Mode III 902 is a hands-free operation, deploying a third screen for larger viewing and a stabilizing extension to provide a base for setting the device onto a surface. The ICD may also incorporate 3D cameras, providing G/TRAK capabilities into the PPS.
Hands-free bilateral communication is available for use in all modes.

Claims

1. Method and system apparatus that enables Deaf and Hard of Hearing (DHH) individuals communicating using a visual language (e.g. American Sign Language) to directly and bilaterally converse with their hearing counterparts communicating with a verbal language (e.g. English) and to able to do so anytime, anywhere, comprised of but not limited to:

a. A mobile, “on-board” (i.e. worn by user) motion capture apparatus, which tracks, encodes and wirelessly transmits visual-language related motion to an “on-board” trans-language processing device.

b. An “on-board” virtual personal positioning matrix, utilizing “on-board” datum markers as reference for position-coordinate encoding.

c. A trans-language conversion methodology and device that provides proficient processing of visual language conversion to verbal language equivalents, and vice versa, via a modular, zone based parallel processing and conversion methodology.

d. A digital interface display capable of providing text, digital sign, and video for DHH users

e.
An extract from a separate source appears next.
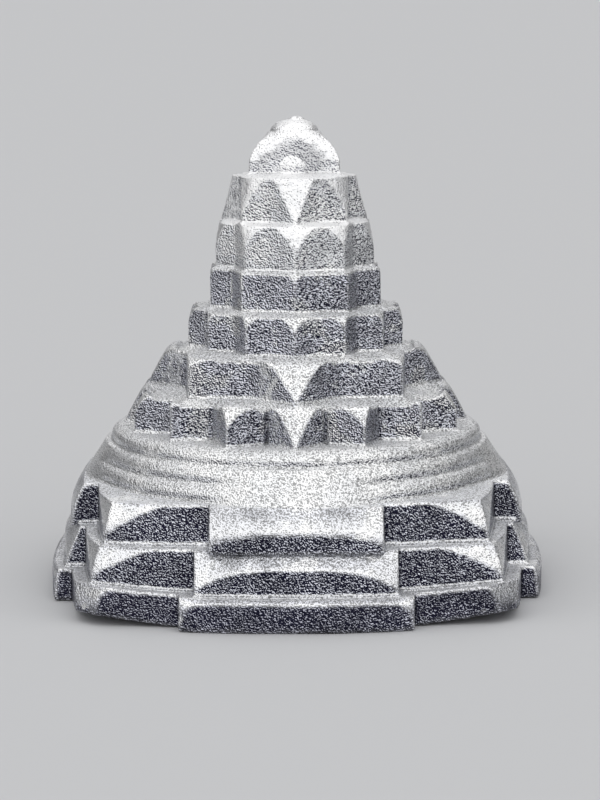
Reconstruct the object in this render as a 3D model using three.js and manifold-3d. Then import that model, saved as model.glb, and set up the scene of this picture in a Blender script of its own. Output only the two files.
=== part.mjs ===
// Shri yantra in its raised mountain form, a small solid casting in bright white metal.
// Millimetres, +Z up, resting on z = 0, axis through the origin, one gate facing -Y.
// Every enclosure is a body of its own and stands flat on the one below it.
import * as THREE from 'three';
import { mergeVertices } from 'three/addons/utils/BufferGeometryUtils.js';
import Module from 'manifold-3d';

const wasm = await Module();
wasm.setup();

// Heights, from the table up
const lowerStepHeight = 2.0;
const middleStepHeight = 2.55;
const upperStepHeight = 2.5;
const ringHeight = 1.0;
const tierHeight = 2.5;
const towerTierHeight = 2.85;
const triangleHeight = 2.55;
const binduHeight = 0.62;
const binduKnobHeight = 0.3;

// Square enclosure: half side of the walls at the corners, reach and half width of the gates
const lowerHalfSide = 13.0;
const lowerGateReach = 15.45;
const lowerGateHalfWidth = 6.9;
const middleHalfSide = 12.2;
const middleGateReach = 14.65;
const middleGateHalfWidth = 6.0;
const upperHalfSide = 11.45;
const upperGateReach = 14.15;
const upperGateHalfWidth = 5.15;
const gateBow = 0.6;

// How far the trimming leans in from foot to crown, at the wall corners and at the gates
const wallTrim = 0.5;
const lowerGateFoot = 15.75;
const lowerGateTrim = 0.55;
const middleGateFoot = 15.4;
const middleGateTrim = 1.2;
const upperGateFoot = 14.5;
const upperGateTrim = 1.2;

// Three rings and the smooth aprons that run down them to the gates
const lowerRingRadius = 12.75;
const middleRingRadius = 12.2;
const upperRingRadius = 11.65;
const ringWallHeight = 0.4;
const apronHalfWidth = 3.9;
const apronTaper = 0.45;
const apronTopReach = 12.0;

// Star enclosures: radius of the points and of the valleys between them
const sixteenPetalTip = 10.8;
const sixteenPetalValley = 8.9;
const eightPetalTip = 9.2;
const eightPetalValley = 7.35;
const fourteenCornerTip = 6.9;
const fourteenCornerValley = 6.0;
const outerTenCornerTip = 5.5;
const outerTenCornerValley = 4.8;
const innerTenCornerTip = 5.1;
const innerTenCornerValley = 4.6;
const eightCornerTip = 4.4;
const eightCornerValley = 3.6;
const triangleTip = 3.3;

// Upright part of the bells that start late, and how far a crown stands out past the next points
const fourteenCornerStraight = 1.5;
const outerTenCornerStraight = 2.0;
const ledge = 0.1;
const petalLedge = 0.5;

// Shape of the bells: 1 leans in evenly, more leans in late
const evenLean = 1.1;
const lateLean = 1.7;
const capLean = 3;

// Plans of the walls and bells: bow of a side as a share of its half side, and squareness of a round form
const wallBow = 0.08;
const bellBow = 0.18;
const squareness = 3;

// Crown of the triangle, its front boss, and the bindu on top
const triangleCrown = 2.05;
const bossRadius = 0.8;
const bossRise = 1.0;
const bossProjection = 0.18;
const binduRadius = 1.25;
const binduCrown = 0.5;
const binduKnobRadius = 0.38;

const turnedSegments = 72;
const bellSteps = 5;
const arcSegments = 10;
const overrun = 1;

const middleStepBase = lowerStepHeight;
const upperStepBase = middleStepBase + middleStepHeight;
const ringBase = upperStepBase + upperStepHeight;
const sixteenBase = ringBase + 3 * ringHeight;
const eightPetalBase = sixteenBase + tierHeight;
const fourteenBase = eightPetalBase + tierHeight;
const outerTenBase = fourteenBase + tierHeight;
const innerTenBase = outerTenBase + tierHeight;
const eightCornerBase = innerTenBase + towerTierHeight;
const triangleBase = eightCornerBase + towerTierHeight;
const binduBase = triangleBase + triangleHeight;

// Closed body from a geometry, its corners joined and its empty triangles left out
function solid(geometry) {
  geometry.deleteAttribute('normal');
  geometry.deleteAttribute('uv');
  const merged = mergeVertices(geometry);
  const index = [];
  for (let i = 0; i < merged.index.count; i += 3) {
    const [a, b, c] = [0, 1, 2].map((k) => merged.index.getX(i + k));
    if (a !== b && b !== c && c !== a) index.push(a, b, c);
  }
  return new wasm.Manifold(new wasm.Mesh({
    numProp: 3,
    vertProperties: new Float32Array(merged.attributes.position.array),
    triVerts: new Uint32Array(index),
  }));
}

// Plans, each as the reach in one direction for a size of 1
const circle = () => 1;

function squarishRound(angle) {
  const across = Math.abs(Math.cos(angle)) ** squareness;
  const along = Math.abs(Math.sin(angle)) ** squareness;
  return (across + along) ** (-1 / squareness);
}

function bowedSquare(bow) {
  return (angle) => {
    const parts = [Math.abs(Math.cos(angle)), Math.abs(Math.sin(angle))];
    const across = Math.max(...parts);
    const along = Math.min(...parts);
    return (2 * (1 + bow)) / (across + Math.sqrt(across ** 2 + 4 * bow * (1 + bow) * along ** 2));
  };
}

// Solid about +Z from radius and height pairs that begin and end on the axis
function turned(pairs, plan = circle) {
  const points = pairs.map(([radius, height]) => new THREE.Vector2(radius, height));
  const geometry = new THREE.LatheGeometry(points, turnedSegments);
  geometry.rotateX(Math.PI / 2);
  const position = geometry.attributes.position;
  for (let i = 0; i < position.count; i++) {
    const reach = plan(Math.atan2(position.getY(i), position.getX(i)));
    position.setXY(i, position.getX(i) * reach, position.getY(i) * reach);
  }
  return solid(geometry);
}

// Bell: upright for a while, then leaning in faster and faster to the crown
function bell(base, height, { foot, crown, straight = 0, lean = lateLean, plan = squarishRound }) {
  const pairs = [[0, base], [foot, base]];
  for (let i = straight > 0 ? 0 : 1; i <= bellSteps; i++) {
    const s = i / bellSteps;
    pairs.push([crown + (foot - crown) * (1 - s ** lean), base + straight + (height - straight) * s]);
  }
  pairs.push([0, base + height]);
  return turned(pairs, plan);
}

function prism(shape, base, height) {
  const geometry = new THREE.ExtrudeGeometry(shape,
    { depth: height, bevelEnabled: false, curveSegments: arcSegments });
  geometry.translate(0, 0, base);
  return solid(geometry);
}

// Outline through equally spaced points, the first of them at the front
function outline(count, radius) {
  const shape = new THREE.Shape();
  for (let i = 0; i < count; i++) {
    const angle = (i * 2 * Math.PI) / count - Math.PI / 2;
    const corner = [radius(i, angle) * Math.cos(angle), radius(i, angle) * Math.sin(angle)];
    if (i === 0) shape.moveTo(...corner);
    else shape.lineTo(...corner);
  }
  shape.closePath();
  return shape;
}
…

An integrated speech recognition and voice synthesizer device facilitating verbal language interface requirements.

2. Method and apparatus that enables DHH users to conduct hands-free, bilateral trans-language conversation via a wrist-mounted interactive display device and related software.

3. Method and apparatus that provides an “All-In-One” personal communication device for DHH individuals via incorporation of smart phone capabilities and an interactive, multimedia interface device.